Present the following data again exactly as it is shown.

> **Supplied material**
= = =

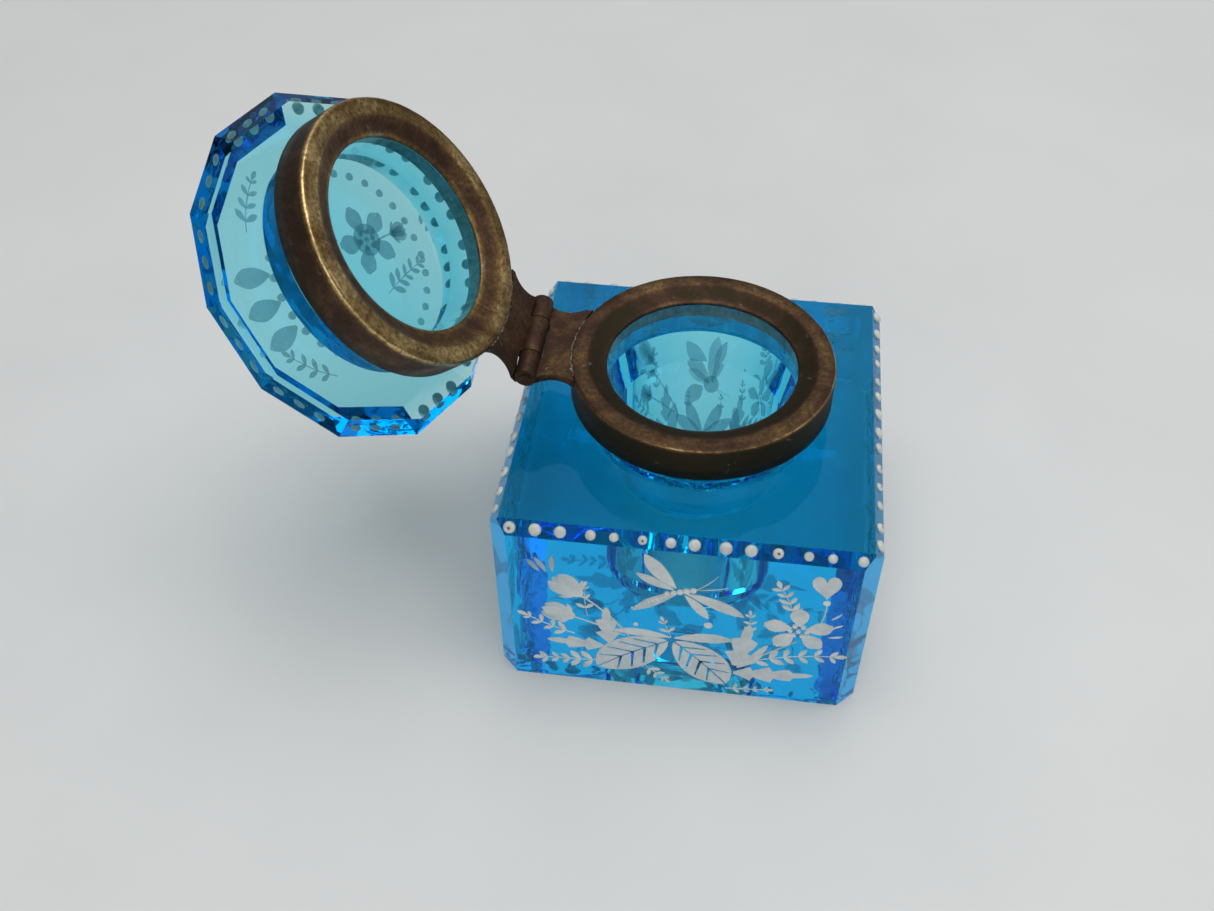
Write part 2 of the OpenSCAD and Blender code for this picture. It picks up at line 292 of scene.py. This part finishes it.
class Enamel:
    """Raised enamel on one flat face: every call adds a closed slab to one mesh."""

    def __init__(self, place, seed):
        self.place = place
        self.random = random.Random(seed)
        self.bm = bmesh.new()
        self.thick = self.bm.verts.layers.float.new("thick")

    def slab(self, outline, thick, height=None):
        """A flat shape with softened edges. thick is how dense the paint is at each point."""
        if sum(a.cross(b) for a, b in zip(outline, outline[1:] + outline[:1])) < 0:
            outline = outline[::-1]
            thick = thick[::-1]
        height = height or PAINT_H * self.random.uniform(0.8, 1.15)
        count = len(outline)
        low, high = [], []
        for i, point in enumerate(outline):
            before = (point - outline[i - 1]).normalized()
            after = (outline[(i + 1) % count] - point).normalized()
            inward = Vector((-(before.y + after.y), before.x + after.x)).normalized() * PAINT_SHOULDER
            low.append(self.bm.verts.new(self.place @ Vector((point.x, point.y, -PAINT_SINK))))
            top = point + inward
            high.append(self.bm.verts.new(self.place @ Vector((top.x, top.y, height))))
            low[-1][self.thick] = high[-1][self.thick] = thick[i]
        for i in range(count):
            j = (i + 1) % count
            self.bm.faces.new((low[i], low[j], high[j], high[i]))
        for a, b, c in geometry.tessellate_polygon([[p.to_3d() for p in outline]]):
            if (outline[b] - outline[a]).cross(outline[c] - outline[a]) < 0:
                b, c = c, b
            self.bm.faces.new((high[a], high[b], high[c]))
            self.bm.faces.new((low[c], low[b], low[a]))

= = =

> **Written solution**
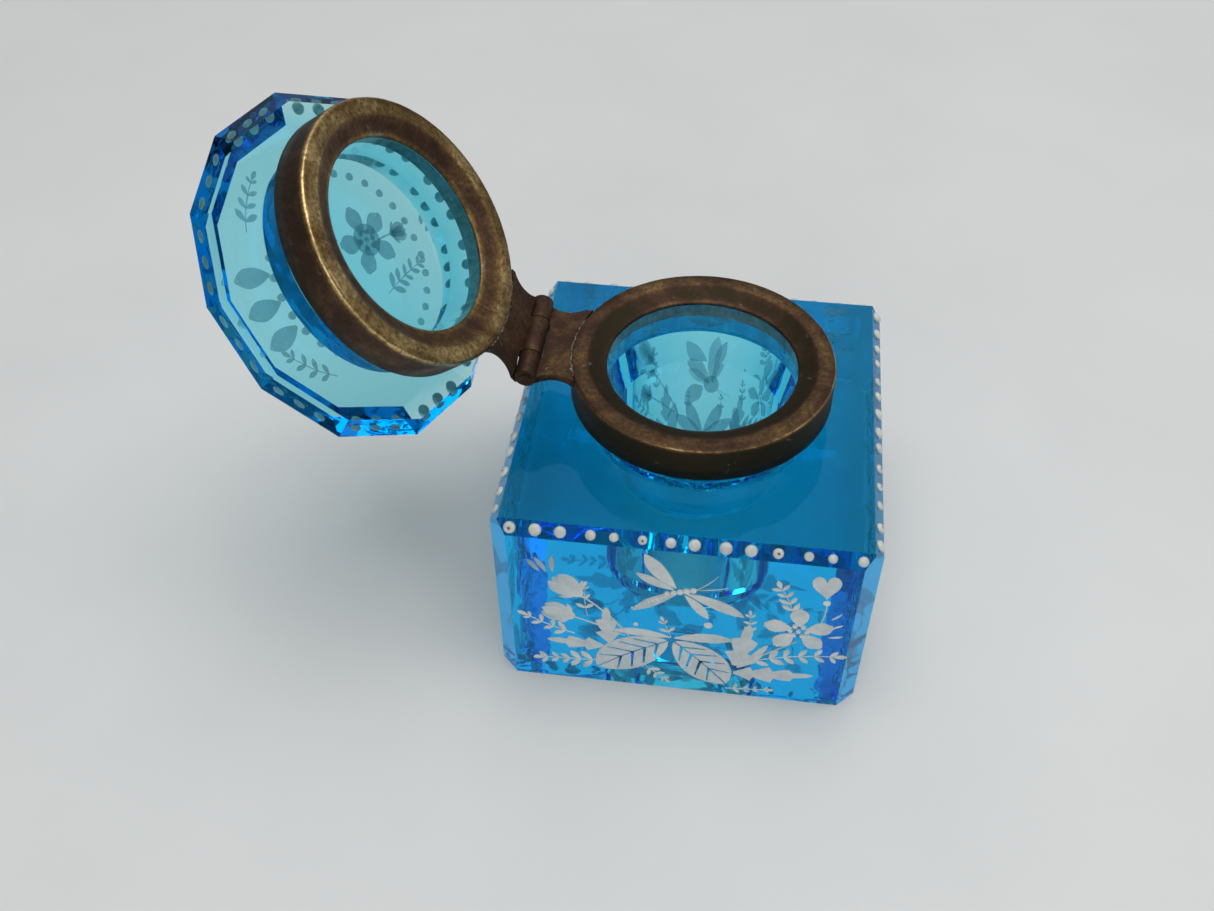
Write part 2 of the OpenSCAD and Blender code for this picture. It picks up at line 292 of scene.py. This part finishes it.
class Enamel:
    """Raised enamel on one flat face: every call adds a closed slab to one mesh."""

    def __init__(self, place, seed):
        self.place = place
        self.random = random.Random(seed)
        self.bm = bmesh.new()
        self.thick = self.bm.verts.layers.float.new("thick")

    def slab(self, outline, thick, height=None):
        """A flat shape with softened edges. thick is how dense the paint is at each point."""
        if sum(a.cross(b) for a, b in zip(outline, outline[1:] + outline[:1])) < 0:
            outline = outline[::-1]
            thick = thick[::-1]
        height = height or PAINT_H * self.random.uniform(0.8, 1.15)
        count = len(outline)
        low, high = [], []
        for i, point in enumerate(outline):
            before = (point - outline[i - 1]).normalized()
            after = (outline[(i + 1) % count] - point).normalized()
            inward = Vector((-(before.y + after.y), before.x + after.x)).normalized() * PAINT_SHOULDER
            low.append(self.bm.verts.new(self.place @ Vector((point.x, point.y, -PAINT_SINK))))
            top = point + inward
            high.append(self.bm.verts.new(self.place @ Vector((top.x, top.y, height))))
            low[-1][self.thick] = high[-1][self.thick] = thick[i]
        for i in range(count):
            j = (i + 1) % count
            self.bm.faces.new((low[i], low[j], high[j], high[i]))
        for a, b, c in geometry.tessellate_polygon([[p.to_3d() for p in outline]]):
            if (outline[b] - outline[a]).cross(outline[c] - outline[a]) < 0:
                b, c = c, b
            self.bm.faces.new((high[a], high[b], high[c]))
            self.bm.faces.new((low[c], low[b], low[a]))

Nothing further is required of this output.